JB: To me, the opportunity was to come in and do this from a completely different angle than we do the ongoing solo G.I. Joe and Transformers comics. To me, that's really exciting. Our general take on those books is that it's the G.I. Joe and Transformers that grew up with you -- but Transformers Vs. G.I. Joe grew up in a different way. This book goes into some different, odd areas. It's really accessible on one hand, you don't need to know a lot of G.I. Joe and Transformers lore to get into it. Everything's laid out in the first issue, this is who G.I. Joe is, this is who the Transformers are. It's really accessible, but it's really formally innovative and different. It's not like anything else out there. The splash pages in this comic don't work the way splash pages are usually intended to in comics in 2014. Not to sound all pretentious and information-theory-y, but just the way the story and the world and the information are presented to you is completely different from the way you tend to see them in comics, especially mainstream comics, today.
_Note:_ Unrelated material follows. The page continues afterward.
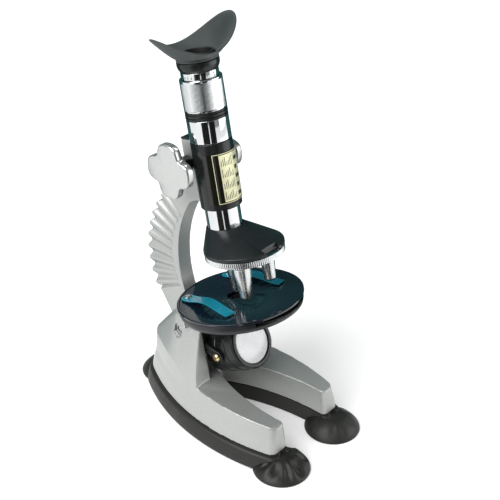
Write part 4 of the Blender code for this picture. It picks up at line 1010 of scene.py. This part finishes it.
def zoom():
    """The zoom ring, finely knurled between its two polished rims."""
    profile = [
        (0.0119, 0.1325), (0.0137, 0.1325), (0.0139, 0.1327), (0.0139, 0.1329), (0.0139, 0.1335),
        (0.0139, 0.1336), (0.0139, 0.1338), (0.0139, 0.1342), (0.0139, 0.1425), (0.0139, 0.1506),
        (0.0139, 0.1510), (0.0139, 0.1512), (0.0139, 0.1513), (0.0139, 0.1523), (0.0139, 0.1527),
        (0.0136, 0.1530), (0.0119, 0.1530),
    ]
    knurled("zoom_grip", profile, 120, 0.00012, 0.13355, 0.15125, "chrome", "zoom_ring",
            ["zoom_ring"])


def eyecup():
    """A flared cup whose rim rises to a wing on both sides, more on the right."""
    root_r, bowl_r = 0.0138, 0.0124
    low = EYECUP_FLARE_W
    steps = 160
    rings = []
    for i in range(steps):
        turn = 2 * math.pi * i / steps
        wing = math.cos(2 * (turn - EYECUP_TURN))
        right = math.cos(turn - EYECUP_TURN)
        rim_w = EYECUP_RIM_MEAN + EYECUP_WING_RISE * wing + EYECUP_RIGHT_RISE * right
        rim_r = EYECUP_RIM_RADIUS + 0.0006 * wing
        section = [(0.0119, 0.1643), (0.0134, 0.1643), (root_r, 0.1647)]
        for share in [j / 10 for j in range(10)]:
            radius = root_r + (rim_r - 0.0002 - root_r) * share
            section.append((radius, low + (rim_w - 0.0006 - low) * share ** EYECUP_FLARE_POWER))
        section += [(rim_r - 0.0003, rim_w - 0.0007), (rim_r, rim_w - 0.0002), (rim_r - 0.0002, rim_w),
                    (rim_r - 0.0008, rim_w)]
        for share in [j / 10 for j in range(9, -1, -1)]:
            radius = bowl_r + (rim_r - 0.0010 - bowl_r) * share
            section.append((radius, low + 0.0013 + (rim_w - low - 0.0014) * share ** EYECUP_FLARE_POWER))
        section.append((0.0119, low + 0.0012))
        rings.append([
            (radius * math.cos(turn), radius * math.sin(turn), height) for radius, height in section
        ])
    loft("eyecup_moulding", rings, "rubber", "eyecup", ["eyecup"], COLUMN, 60, True)


def turret():
    rim = TURRET_RADIUS + 0.0003
    points = []
    for index in range(7):
        bend = math.radians(90 * index / 6)
        inset = 0.0010 * (1 - math.cos(bend))
        rise = 0.0399 + 0.0010 * math.sin(bend)
        points += circle(0, TURRET_V, rim - inset, rise)
    points += circle(0, TURRET_V, rim, 0.0383)
    points += circle(0, 0, 0.0148, 0.0383)
    for index in range(5):
        bend = math.radians(90 * index / 4)
        points += circle(0, 0, 0.0131 - 0.0008 * (1 - math.cos(bend)), 0.0510 + 0.0010 * math.sin(bend))
    cover = hull("turret_housing", points, COLUMN)
    axis = at(0, TURRET_V, 0)
    combine(cover, [
        cylinder("socket", 0.0122, 0.0432, 0.060, steps=96),
        cylinder("cover_bore", 0.0065, 0.030, 0.050, steps=48),
        block("notch", 0.0075, -0.060, -0.0368, 0.030, 0.060),
        cylinder("screw_bore", 0.0018, 0.030, 0.045, axis),
    ], "DIFFERENCE")
    bevelled(cover, 0.0003, 2)
    dress(cover, "cover", "tube", ["turret_cover"], 30)
    disc = knurled("turret_plate", [
        (0.0023, 0.0325), (0.0240, 0.0325), (0.0252, 0.0327), (0.0268, 0.0336), (0.0270, 0.0338),
        (0.0270, 0.0373), (0.0268, 0.0376), (0.0260, 0.0380), (0.0023, 0.0380),
    ], 120, 0.0004, 0.0337, 0.0374, None, None, place=axis)
    bores = []
    lengths = (("high", 0.0, 0.0297), ("mid", 120.0, 0.0250), ("low", 240.0, 0.0220))
    for name, turn, _ in lengths:
        bores.append(cylinder(f"bore_{name}", 0.0044, 0.030, 0.040, axis @ objective_place(turn), 48))
    combine(disc, bores, "DIFFERENCE")
    dress(disc, "chrome", "turret", ["turret_disc"])
    shapes = {
        "high": [(0.0058, -0.0003), (0.0058, -0.0016), (0.0052, -0.0021), (0.0050, -0.0060),
                 (0.0036, -0.0150), (0.0029, -0.0240), (0.0025, -0.0285), (0.0020, -0.0297)],
        "mid": [(0.0068, -0.0003), (0.0068, -0.0018), (0.0062, -0.0023), (0.0060, -0.0060),
                (0.0047, -0.0190), (0.0041, -0.0236), (0.0036, -0.0250)],
        "low": [(0.0058, -0.0003), (0.0058, -0.0016), (0.0052, -0.0022), (0.0051, -0.0060),
                (0.0044, -0.0160), (0.0042, -0.0208), (0.0038, -0.0220)],
    }
    for name, turn, length in lengths:
        top = 0.0325
        outside = [(radius, top + height) for radius, height in shapes[name]]
        bottom = top - length
        profile = [(0.0030, 0.0374), (0.0041, 0.0374), (0.0041, top - GAP)] + outside + [
            (0.0013, bottom), (0.0011, bottom + 0.0010), (0.0016, bottom + 0.0040), (0.0030, top),
        ]
        turned(f"objective_{name}_turned", profile, "satin", "turret", [f"objective_{name}"],
               axis @ objective_place(turn), 0.0003, 96)
    turned("turret_thumb_screw", [
        (0, 0.0300), (0.0030, 0.0303), (0.0044, 0.0312), (0.0044, 0.0322), (0.0019, 0.0322),
        (0.0019, 0.0380), (0.0015, 0.0382), (0.0015, 0.0445), (0, 0.0445),
    ], "chrome", "tube", ["turret_screw"], axis, 0.0002, 48)


def objective_place(turn):
    angle = math.pi / 2 + math.radians(turn)
    return Matrix.Translation((-TURRET_V * math.cos(angle), -TURRET_V * math.sin(angle), 0))


def focus_knobs():
    axis = at(0, SHAFT_V, SHAFT_W)
    points = 120
    edge = 0.0009
    for side, name in ((-1, "left"), (1, "right")):
        rings = []
        for height, inset in ((KNOB_INNER, edge), (KNOB_INNER + 0.0004, 0.0003), (KNOB_INNER + edge, 0),
                              (KNOB_OUTER - 0.0013, 0), (KNOB_OUTER - 0.0007, 0.0002),
                              (KNOB_OUTER - 0.0002, 0.0007), (KNOB_OUTER, 0.0013)):
            ring = []
            for i in range(points):
                angle = 2 * math.pi * i / points
                dip = (0.5 - 0.5 * math.cos(4 * (angle - KNOB_TURN))) ** 2.4
                reach = KNOB_RADIUS - KNOB_NOTCH * dip - inset
                ring.append((side * height, reach * math.cos(angle), reach * math.sin(angle)))
            rings.append(ring)
        knob = loft(f"knob_{name}", rings, place=axis)
        collar = turned(f"knob_collar_{name}", [
            (0, 0.0150), (0.0088, 0.0150), (0.0097, 0.0158), (0.0100, 0.0166), (0.0100, 0.0190),
            (0.0096, 0.0196), (0.0096, 0.0210), (0, 0.0210),
        ], None, None, place=axis @ across(side), radius=0.0003, steps=96)
        combine(knob, [collar], "UNION")
        bore = cylinder("bore", 0.0018, 0.010, 0.024, axis @ across(side))
        combine(knob, [bore], "DIFFERENCE")
        dress(knob, "knob", "focus_drive", [f"focus_knob_{name}"], 30)


# Plain pieces, camera and light ------------------------------------------------------


CARRIED = {
    "steel": ("tray_screw_left", "tray_screw_right", "tray_screw_rear", "pivot_nut", "stage_screw",
              "wheel_pivot_screw", "bracket_screw", "battery_cell"),
    "black": ("stage_bracket", "lamp_switch", "lens_carrier", "aperture_wheel"),
    "brass": ("pinion_shaft", "rack"),
    "glass": ("zoom_lens", "objective_lens_high", "objective_lens_mid", "objective_lens_low", "bulb"),
}


def dress_carried_nodes():
    for look, names in CARRIED.items():
        for name in names:
            node = frame["nodes"][name]
            node.data.materials.clear()
            node.data.materials.append(LOOKS[look])


def area_light(name, place, target, size, power):
    data = bpy.data.lights.new(name, "AREA")
    data.shape = "RECTANGLE"
    data.size, data.size_y = size
    data.energy = power
    light = bpy.data.objects.new(name, data)
    light.location = place
    light.rotation_euler = (Vector(target) - Vector(place)).to_track_quat("-Z", "Y").to_euler()
    bpy.context.scene.collection.objects.link(light)


def dark_screen(name, look, from_angle, to_angle, levels, steps=16):
    """A dark panel that only shiny surfaces see, bent round the object. A level is (radius, height)."""
    bm = bmesh.new()
    columns = []
    for i in range(steps + 1):
        angle = math.radians(from_angle + (to_angle - from_angle) * i / steps)
        columns.append([
            bm.verts.new((radius * math.cos(angle), radius * math.sin(angle), height))
            for radius, height in levels
        ])
    for column, following in zip(columns, columns[1:]):
        for i in range(len(levels) - 1):
            bm.faces.new((column[i], following[i], following[i + 1], column[i + 1]))
    mesh = bpy.data.meshes.new(name)
    bm.to_mesh(mesh)
    bm.free()
    screen = bpy.data.objects.new(name, mesh)
    bpy.context.scene.collection.objects.link(screen)
    mesh.materials.append(LOOKS[look])
    screen.visible_camera = False
    screen.visible_diffuse = False
    screen.visible_transmission = False
    screen.visible_shadow = False


def screens():
    """Dark panels for the polished parts to mirror, beside the camera's side and behind the object."""
    upright = [(SCREEN_RADIUS, 0.0), (SCREEN_RADIUS, SCREEN_HEIGHT)]
    dark_screen("screen_left", "screen", CAMERA_AZIMUTH - 38, CAMERA_AZIMUTH - SCREEN_GAP, upright)
    dark_screen("screen_right", "screen", CAMERA_AZIMUTH + SCREEN_GAP, CAMERA_AZIMUTH + 34, upright)
    dome = [(DOME_FLOOR_RADIUS, 0.001)] + [
        (DOME_RADIUS * math.cos(math.radians(rise)), DOME_RADIUS * math.sin(math.radians(rise)))
        for rise in range(1, 82, 10)
    ]
    dark_screen("screen_behind", "teal_screen", CAMERA_AZIMUTH - 250, CAMERA_AZIMUTH - 110, dome, 28)


def lay_floor():
    bm = bmesh.new()
    bmesh.ops.create_grid(bm, x_segments=1, y_segments=1, size=6.0)
    mesh = bpy.data.meshes.new("floor")
    bm.to_mesh(mesh)
    bm.free()
    floor = bpy.data.objects.new("floor", mesh)
    floor.location.z = -0.0002
    bpy.context.scene.collection.objects.link(floor)
    paint = Surface("floor_paint", (0.78, 0.78, 0.78), 0.7, Emission_Color=(1, 1, 1, 1),
                    Emission_Strength=0.25)
    paint.vary_roughness(paint.noise(3, 2.0), 0.65, 0.75)
    mesh.materials.append(paint.material)


def lights():
    """One broad light from the left, two faint ones and an even sky."""
    bpy.context.scene.view_settings.view_transform = "Standard"
    world = bpy.data.worlds.new("studio")
    bpy.context.scene.world = world
    world.use_nodes = True
    world.node_tree.nodes["Background"].inputs["Color"].default_value = (0.98, 0.99, 1.0, 1)
    world.node_tree.nodes["Background"].inputs["Strength"].default_value = WORLD_STRENGTH
    sun = bpy.data.lights.new("key", "SUN")
    sun.energy = KEY_STRENGTH
    sun.angle = math.radians(KEY_SPREAD)
    key = bpy.data.objects.new("key", sun)
    azimuth, elevation = math.radians(KEY_AZIMUTH), math.radians(KEY_ELEVATION)
    toward = Vector((
        math.cos(elevation) * math.cos(azimuth), math.cos(elevation) * math.sin(azimuth),
        math.sin(elevation),
    ))
    key.rotation_euler = toward.to_track_quat("Z", "Y").to_euler()
    bpy.context.scene.collection.objects.link(key)
    middle = (0, 0, 0.12)
    area_light("fill", (0.62, -0.75, 0.40), middle, (0.9, 0.6), FILL_POWER)
    area_light("back", (0.2, 0.8, 0.9), middle, (0.6, 0.5), BACK_POWER)


def camera():
    data = bpy.data.cameras.new("camera")
    data.lens = CAMERA_LENS_MM
    data.sensor_width = 36.0
    data.clip_start = 0.01
    made = bpy.data.objects.new("camera", data)
    made.location = CAMERA_PLACE
    made.rotation_euler = (CAMERA_TARGET - CAMERA_PLACE).to_track_quat("-Z", "Y").to_euler()
    bpy.context.scene.collection.objects.link(made)
    bpy.context.scene.camera = made


camera()
base_shell()
base_tray()
foot("front_foot_left", -FRONT_FOOT[0], FRONT_FOOT[1], 0.0034)
foot("front_foot_right", FRONT_FOOT[0], FRONT_FOOT[1], 0.0006)
foot("rear_foot", 0.0, REAR_FOOT_Y, 0.0004)
pivot_bolt()
arm_frame()
arm_head()
stage()
lamp()
fork()
tube()
zoom()
eyecup()
turret()
focus_knobs()
dress_carried_nodes()
screens()
lay_floor()
lights()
But it's still totally readable.
There are panels Tom would script -- one page in particular -- where he was just like "Trust me, this'll work." The panel description was so crazy, and by the end of it, by the time we were writing #1, any time I'd write a panel that I thought could be drawn, I felt guilty because I didn't think I was doing it right. Every panel should be something that can't be drawn, because that's what Tom draws. He draws impossible panels. You throw out all the possible stuff that you put down, and that's pretty much the opposite of every instinct I've been hit with for the past ten years.
You see that a lot in books like Hawkeye, doing stuff that you can only do in comics, and seeing that in a Free Comic Book Day book is exciting. It's a Free Comic Book Day comic that could only ever be a comic.